There's probably some sort of combo potential for Runaway Steam-Kin in Modern, but the fact that it's just a solid card when played fairly puts it way over the top. Fun and powerful, what more could you ask for?
Hate: Dream Eater
Yes, it has flash, and yes, it can answer almost any permanent on the battlefield, but the problem is that you're just not getting your mana's worth. Cards like Vraska's Contempt or other removal spells can do the same job at permanently answering a permanent for much less mana, and when we look at the body on Dream Eater it's easy to be unimpressed. Six mana for a creature that dies to almost every removal spell in the format feels awful, further exacerbated by the fact it will likely be played in a creature-light control deck with few other targets.
The only real draw here is flash, which makes you want to play it in a control deck with counterspells, but Dream Eater is so fragile you're better off just playing real removal spells and a win condition that can actually, you know, win the game for you. If you're not playing an instant speed control deck, there are far better things you can do at sorcery speed for six mana in Standard.
Surveil 4 is nice, but you just aren't getting what you pay for with Dream Eater.
So Much To Talk About
There are frankly so many interesting cards in Guilds of Ravnica to talk about it's hard to stop, but alas we have word counts for a reason.

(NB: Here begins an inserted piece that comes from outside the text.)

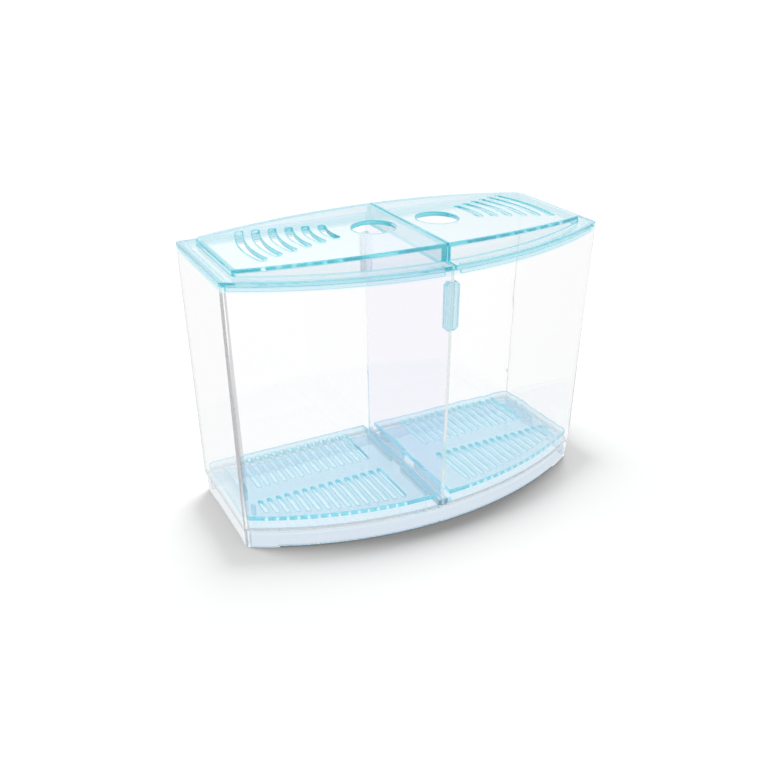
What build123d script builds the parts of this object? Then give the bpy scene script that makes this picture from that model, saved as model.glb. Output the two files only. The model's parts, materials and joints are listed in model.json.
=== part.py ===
from build123d import *
from math import radians, sqrt, tan
import os

# A small two-fish tank: one clear tapered tank with a bowed front, a lift-out divider,
# two arched lids and two slotted floor grates. Millimetres, +Z up, +X to the right,
# the bowed front faces -Y, and the origin is under the middle of the tank.

# Tank, as measured on the outside at its rim
length = 185.0
end_depth = 61.0
front_bow = 25.0
rim_height = 125.5
draft = 1.25
wall = 2.0
wall_corner = 2.0

# Floor and the skirt that carries it
floor_level = 9.5
floor_thickness = 2.0
skirt_step = 0.5
skirt_wall = 2.2
foot_length = 14.0
foot_relief = 0.6

# Divider and what holds it upright
divider_thickness = 1.5
divider_side_gap = 0.25
divider_end_gap = 0.3
divider_top_gap = 0.3
floor_rib_width = 1.2
floor_rib_height = 3.0
guide_width = 6.5
guide_depth = 2.5
guide_web = 0.8
guide_length = 22.0
guide_below_rim = 5.5
guide_chamfer = 1.4

# Lids
flange_thickness = 2.0
ledge_width = 7.0
deck_end_height = 4.8
deck_crown = 4.8
deck_thickness = 2.0
riser_wall = 1.8
deck_corner = 3.0
deck_edge_round = 0.6
seam_gap = 0.5
seam_wall = 1.8
locating_rib_width = 1.2
locating_rib_depth = 2.5
locating_rib_gap = 0.5

# Feed hole and vent slots in each lid
feed_hole_diameter = 19.5
feed_hole_from_seam = 16.0
vent_count = 6
vent_width = 3.2
vent_first_x = 35.4
vent_pitch = 6.8
vent_lean = 0.5
vent_lean_growth = 0.25
vent_first_back = 13.0
vent_back_growth = 3.0
vent_first_front = -4.2
vent_front_growth = -1.3
vent_bulge = 0.075

# Floor grates
grate_top = 6.5
grate_thickness = 2.0
grate_wall_gap = 0.5
grate_corner = 3.0
grate_guide_gap = 0.3
grate_leg_width = 1.5
grate_leg_length = 25.0
grate_leg_inset = 6.0
grate_round = 0.4
grate_slot_pitch = 4.34
grate_slot_width = 1.9
grate_slot_from_seam = 17.2
grate_strip_width = 11.0
grate_strip_centre = 0.4
grate_margin = 4.5
grate_end_margin = 7.5

# Worked-out values
depth = end_depth + front_bow
half = length / 2
bow_radius = (half**2 + front_bow**2) / (2 * front_bow)
bow_centre_y = -depth / 2 + bow_radius
slope = tan(radians(draft))
deck_half = half - ledge_width
deck_top = rim_height + deck_end_height + deck_crown
arch_radius = (deck_half**2 + deck_crown**2) / (2 * deck_crown)
panel_top = rim_height - divider_top_gap
tall = 2 * deck_top


def draw_in(z):
    """How far the tapered wall has come in at height z, from its place at the rim."""
    return slope * (rim_height - z)


def front_at(x, inset):
    """Where the bowed front lies at x, once it is set in from the rim line."""
    return bow_centre_y - sqrt((bow_radius - inset) ** 2 - x**2)


def bow_outline(inset, corner):
    """The tank's plan: flat back, flat ends and one arc in front, set in from the rim."""
    side = half - inset
    back = depth / 2 - inset
    corner_y = front_at(side, inset)
    with BuildSketch() as plan:
        with BuildLine():
            Polyline((-side, corner_y), (-side, back), (side, back), (side, corner_y))
            ThreePointArc((side, corner_y), (0, front_at(0, inset)), (-side, corner_y))
        make_face()
        fillet(plan.vertices(), radius=corner)
    return plan.sketch


def left_half(plan, edge_x):
    """The part of a plan that lies left of edge_x."""
    with BuildSketch() as piece:
        add(plan)
        with Locations((edge_x, 0)):
            Rectangle(length, 2 * depth, align=(Align.MAX, Align.CENTER), mode=Mode.INTERSECT)
    return piece.sketch


def panel_outline(edge_gap):
    """Side view of an upright panel whose sloped edges stay edge_gap off the walls."""
    low_in = wall + draw_in(floor_level) + edge_gap
    top_in = wall + draw_in(panel_top) + edge_gap
    with BuildSketch() as outline:
        with BuildLine():
            Polyline(
                (front_at(0, low_in), floor_level),
                (depth / 2 - low_in, floor_level),
                (depth / 2 - top_in, panel_top),
                (front_at(0, top_in), panel_top),
                close=True,
            )
        make_face()
    return outline.sketch


# Inside space of the tank, used to cut it and to shape what lies against its walls
with BuildPart() as tank_space:
    with BuildSketch(Plane.XY.offset(rim_height)):
        add(bow_outline(wall, wall_corner))
    extrude(amount=-(rim_height - floor_level), taper=draft)

# Tank body: tapered walls, raised floor, skirt with four corner feet, two floor ribs
with BuildPart() as tank_body:
    with BuildSketch(Plane.XY.offset(rim_height)):
        add(bow_outline(0, wall_corner))
    extrude(amount=-(rim_height - floor_level), taper=draft)
    with BuildSketch(Plane.XY.offset(floor_level)):
        add(bow_outline(draw_in(floor_level) + skirt_step, wall_corner))
    extrude(amount=-floor_level, taper=draft)
    add(tank_space.part, mode=Mode.SUBTRACT)
    skirt_inset = draw_in(0) + skirt_step + skirt_wall
    with BuildSketch():
        add(bow_outline(skirt_inset, wall_corner))
    extrude(amount=floor_level - floor_thickness, mode=Mode.SUBTRACT)
    side_reach = half - draw_in(0) - foot_length
    back_reach = depth / 2 - draw_in(0) - foot_length
    front_reach = front_at(side_reach, draw_in(0)) + foot_length
    with BuildSketch():
        Rectangle(2 * side_reach, 2 * depth)
        with Locations((0, (back_reach + front_reach) / 2)):
            Rectangle(2 * length, back_reach - front_reach)
    extrude(amount=foot_relief, mode=Mode.SUBTRACT)
    rib_x = divider_thickness / 2 + divider_side_gap + floor_rib_width / 2
    rib_back = depth / 2 - wall - draw_in(floor_level)
    rib_front = front_at(rib_x, wall + draw_in(floor_level))
    with BuildSketch(Plane.XY.offset(floor_level)):
        with Locations((-rib_x, (rib_back + rib_front) / 2), (rib_x, (rib_back + rib_front) / 2)):
            Rectangle(floor_rib_width, rib_back - rib_front)
    extrude(amount=floor_rib_height)
tank_body.part.label = "tank_body"

# Divider panel: one clear sheet, tapered like the walls, that stands between the ribs
with BuildPart() as divider_panel:
    with BuildSketch(Plane.YZ.offset(-divider_thickness / 2)):
        add(panel_outline(guide_web + divider_end_gap))
    extrude(amount=divider_thickness)
divider_panel.part.label = "divider_panel"


def guide_block(wall_side):
    """A short channel, open at both ends, whose back follows the wall it is bonded to."""
    guide_top = rim_height - guide_below_rim
    wall_in = wall + draw_in(guide_top - guide_length)
    wall_y = depth / 2 - wall_in if wall_side > 0 else front_at(0, wall_in)
    slot_width = divider_thickness + 2 * divider_side_gap
    with BuildPart() as block:
        with BuildSketch(Plane.XZ.offset(wall_side * guide_depth - wall_y)):
            with Locations((0, guide_top - guide_length / 2)):
                blank = Rectangle(guide_width, guide_length)
            chamfer(blank.vertices(), length=guide_chamfer)
        extrude(amount=-wall_side * 2 * guide_depth)
        with BuildSketch(Plane.YZ.offset(-slot_width / 2)):
            add(panel_outline(guide_web))
        extrude(amount=slot_width, mode=Mode.SUBTRACT)
        add(tank_space.part, mode=Mode.INTERSECT)
    return block.part


# Divider guides: a clear channel bonded inside the front wall and one inside the back
with BuildPart() as front_divider_guide:
    add(guide_block(-1))
front_divider_guide.part.label = "front_divider_guide"

with BuildPart() as back_divider_guide:
    add(guide_block(1))
back_divider_guide.part.label = "back_divider_guide"

# Hollow under the left lid's deck
with BuildPart() as deck_hollow:
    with BuildSketch():
        add(left_half(bow_outline(ledge_width + riser_wall, deck_corner / 2), -seam_gap / 2 - seam_wall))
    extrude(amount=tall)
    with BuildSketch(Plane.XZ.offset(-depth)):
        with Locations((0, deck_top - arch_radius)):
            Circle(arch_radius - deck_thickness)
    extrude(amount=2 * depth, mode=Mode.INTERSECT)

# Both lids' arched decks as one block, its top edge rounded
with BuildPart() as deck_block:
    with BuildSketch():
        add(bow_outline(ledge_width, deck_corner))
    extrude(amount=tall)
    with BuildSketch(Plane.XZ.offset(-depth)):
        with Locations((0, deck_top - arch_radius)):
            Circle(arch_radius)
    extrude(amount=2 * depth, mode=Mode.INTERSECT)
    fillet(deck_block.faces().sort_by(Axis.Z)[-1].outer_wire().edges(), radius=deck_edge_round)

# Left lid: flat flange on the rim, arched deck raised above it, rib that locates it
with BuildPart() as left_lid:
    add(deck_block.part)
    split(bisect_by=Plane.YZ.offset(-seam_gap / 2), keep=Keep.BOTTOM)
    with BuildSketch(Plane.XY.offset(rim_height)):
        add(left_half(bow_outline(0, wall_corner), -seam_gap / 2))
    extrude(amount=flange_thickness)
    with BuildSketch():
        Rectangle(2 * length, 2 * depth)
    extrude(amount=rim_height, mode=Mode.SUBTRACT)
    rib_outer = wall + locating_rib_gap + draw_in(rim_height - locating_rib_depth)
    rib_edge = guide_width / 2 + locating_rib_gap
    with BuildSketch(Plane.XY.offset(rim_height)):
        add(left_half(bow_outline(rib_outer, wall_corner), -rib_edge))
        add(bow_outline(rib_outer + locating_rib_width, wall_corner / 2), mode=Mode.SUBTRACT)
    extrude(amount=-locating_rib_depth)
    add(deck_hollow.part, mode=Mode.SUBTRACT)
    with BuildSketch():
        with Locations((-feed_hole_from_seam, 0)):
            Circle(feed_hole_diameter / 2)
        for row in range(vent_count):
            middle_x = vent_first_x + vent_pitch * row
            lean = vent_lean + vent_lean_growth * row
            back_end = Vector(-(middle_x - lean), vent_first_back + vent_back_growth * row)
            front_end = Vector(-(middle_x + lean), vent_first_front + vent_front_growth * row)
            chord = back_end - front_end
            middle = (back_end + front_end) / 2 - Vector(vent_bulge * chord.length, 0)
            SlotArc(Edge.make_three_point_arc(front_end, middle, back_end), height=vent_width)
    extrude(amount=tall, mode=Mode.SUBTRACT)
left_lid.part.label = "left_lid"

# Right lid: the left one's mirror image
with BuildPart() as right_lid:
    mirror(left_lid.part, about=Plane.YZ)
right_lid.part.label = "right_lid"

# Left grate: slotted plate on four short legs, lying loose on the floor
plate_top = floor_level + grate_top
plate_inset = wall + draw_in(floor_level) + grate_wall_gap
plate_edge = guide_width / 2 + grate_guide_gap
with BuildPart() as left_grate:
    with BuildSketch(Plane.XY.offset(plate_top - grate_thickness)) as plate_plan:
        add(left_half(bow_outline(plate_inset, grate_corner), -plate_edge))
    extrude(amount=grate_thickness)
    fillet(left_grate.faces().sort_by(Axis.Z)[-1].outer_wire().edges(), radius=grate_round)
    strip_back = grate_strip_centre + grate_strip_width / 2
    strip_front = grate_strip_centre - grate_strip_width / 2
    slots_back = depth / 2 - plate_inset - grate_margin
    slots_end = half - plate_inset - grate_end_margin
    slot_count = 1 + int((slots_end - grate_slot_from_seam) / grate_slot_pitch)
    with BuildSketch():
        for place in range(slot_count):
            slot_x = grate_slot_from_seam + grate_slot_pitch * place
            slots_front = front_at(slot_x, plate_inset) + grate_margin
            with Locations((-slot_x, (strip_front + slots_front) / 2)):
                SlotOverall(strip_front - slots_front, grate_slot_width, rotation=90)
            if place < slot_count - 1:
                with Locations((-slot_x, (slots_back + strip_back) / 2)):
                    SlotOverall(slots_back - strip_back, grate_slot_width, rotation=90)
    extrude(amount=tall, mode=Mode.SUBTRACT)
    inner_leg_x = plate_edge + grate_leg_width / 2
    outer_leg_x = half - plate_inset - grate_leg_inset
    back_leg_y = strip_back + grate_leg_length / 2
    front_leg_y = strip_front - grate_leg_length / 2
    with BuildSketch(Plane.XY.offset(floor_level)):
        for leg_x in (inner_leg_x, outer_leg_x):
            with Locations((-leg_x, back_leg_y)):
                Rectangle(grate_leg_width, grate_leg_length)
        with Locations((-inner_leg_x, front_leg_y)):
            Rectangle(grate_leg_width, grate_leg_length)
        with Locations((-outer_leg_x, strip_front - grate_leg_width)):
            Rectangle(grate_leg_width, 2 * grate_leg_width)
    extrude(amount=grate_top - grate_thickness)
left_grate.part.label = "left_grate"

# Right grate: the left one's mirror image
with BuildPart() as right_grate:
    mirror(left_grate.part, about=Plane.YZ)
right_grate.part.label = "right_grate"

os.makedirs("parts", exist_ok=True)
pieces = (
    tank_body,
    front_divider_guide,
    back_divider_guide,
    divider_panel,
    left_lid,
    right_lid,
    left_grate,
    right_grate,
)
for piece in pieces:
    export_step(piece.part, f"parts/{piece.part.label}.step")
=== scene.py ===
import json
import math
import bpy
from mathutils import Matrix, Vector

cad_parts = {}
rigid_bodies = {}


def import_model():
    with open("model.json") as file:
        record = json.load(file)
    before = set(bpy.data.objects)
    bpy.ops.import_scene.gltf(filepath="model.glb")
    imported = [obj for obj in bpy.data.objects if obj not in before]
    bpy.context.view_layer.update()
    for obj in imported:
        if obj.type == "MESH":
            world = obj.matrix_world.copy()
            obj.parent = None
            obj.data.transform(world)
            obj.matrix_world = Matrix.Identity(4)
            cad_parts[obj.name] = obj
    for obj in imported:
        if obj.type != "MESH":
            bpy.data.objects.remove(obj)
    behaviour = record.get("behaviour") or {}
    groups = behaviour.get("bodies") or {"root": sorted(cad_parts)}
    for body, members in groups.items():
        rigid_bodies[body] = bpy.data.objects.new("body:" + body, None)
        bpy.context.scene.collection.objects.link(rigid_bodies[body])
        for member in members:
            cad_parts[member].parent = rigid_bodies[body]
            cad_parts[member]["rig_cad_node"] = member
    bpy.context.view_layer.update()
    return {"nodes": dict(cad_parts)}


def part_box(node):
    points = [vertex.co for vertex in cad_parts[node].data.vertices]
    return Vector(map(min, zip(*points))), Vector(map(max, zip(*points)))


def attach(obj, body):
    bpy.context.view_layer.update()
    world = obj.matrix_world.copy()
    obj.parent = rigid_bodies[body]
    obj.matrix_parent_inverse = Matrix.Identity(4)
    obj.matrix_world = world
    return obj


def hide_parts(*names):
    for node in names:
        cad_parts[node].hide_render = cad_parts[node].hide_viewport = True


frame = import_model()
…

The most important thing is to think critically about cards yourself and try to picture them in real world scenarios when you're crafting your opinions on them. It's easy to hear an opinion or picture a best case scenario and get really excited about a card, only to get let down when you finally sleeve it up because you were blinded by preconceived notions and best case scenarios.
And as always, there's nothing better than application when it comes to testing out theories. Sleeve those cards up! Get out to your Prerelease! I had Tireless Tracker and Duskwatch Recruiter in my Shadows over Innistrad Prerelease deck, and just getting to play with each card to see how good they were made sleeving them up for my Week 1 Standard Open win with Bant Company an easy choice.
I can't wait to play Guilds of Ravnica Standard!